Nevertheless, several challenges and opportunities exist with the HMF chemical pathway. Methods suitable for the industrial scale conversion of cellulose to HMF have not been developed. Furthermore, although the easiest accessible biofuel from HMF (dimethylfuran, DMF) is twice as energy dense as ethanol, it is still only a six carbon (C6) fuel and therefore not as energy dense as higher carbon forms of fuel, such as jet fuel or (bio)diesel. Upgrading of HMF to a higher carbon fuel without the use of additional carbon sources is a particularly difficult challenge for which no industrially acceptable solutions exist.

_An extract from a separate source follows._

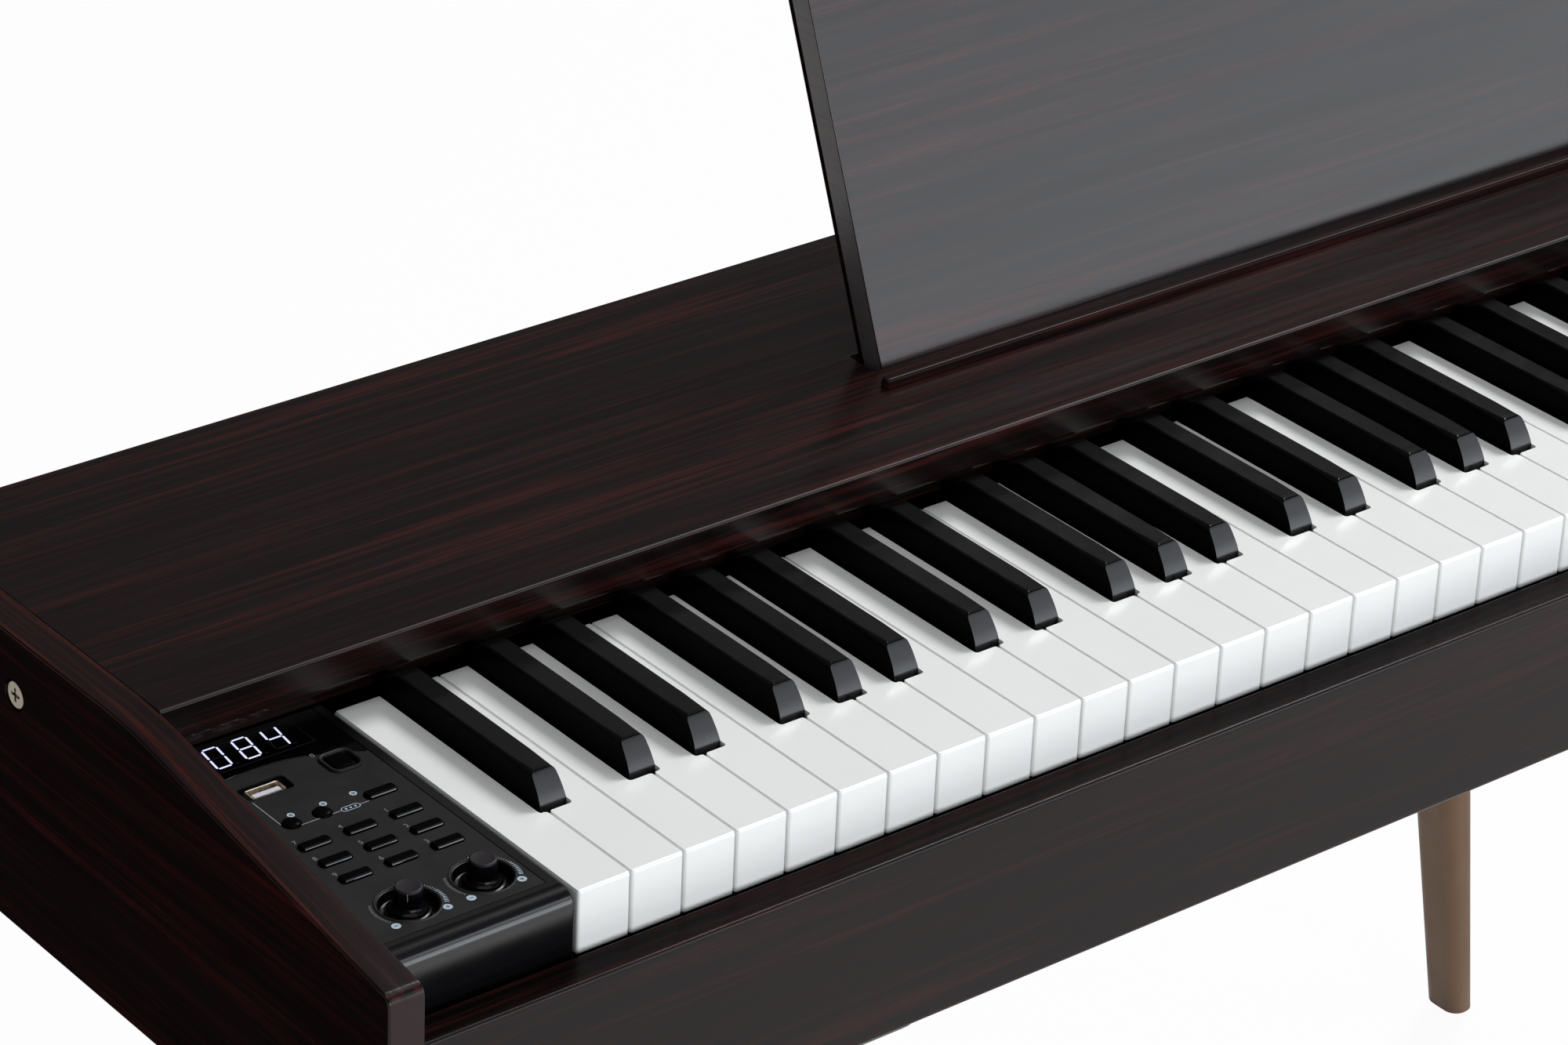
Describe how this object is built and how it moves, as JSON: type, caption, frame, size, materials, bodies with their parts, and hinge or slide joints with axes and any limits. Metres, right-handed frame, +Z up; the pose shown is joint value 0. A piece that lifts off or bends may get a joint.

Dr. Chen’s group has developed a novel catalytic system by which the feedstock chemical HMF can be upgraded into a higher carbon fuel (12C), classified as either kerosene or jet fuel. The system upgrades HMF (a 6C compound) by coupling two HMF molecules together to form a 12C compound (di(hydroxymethyl)furoin, or DHMF), which then undergoes standard hydrogenation/hydrogenolysis processing to form a suitable fuel for use as kerosene or jet fuel. Importantly, this upgrading process stands alone as the only HMF upgrading technology that does not require the 1:1 addition of another compound (as the source of additional carbon).

The upgraded fuel is significantly more energy dense than HMF and can be used as a kerosene or jet fuel. Dr. Chen's lab has also developed methods that further upgrade the fuels to 16C and 21C, as well as techniques that deoxygenate the fuels to form "drop-in" diesel and jet fuel.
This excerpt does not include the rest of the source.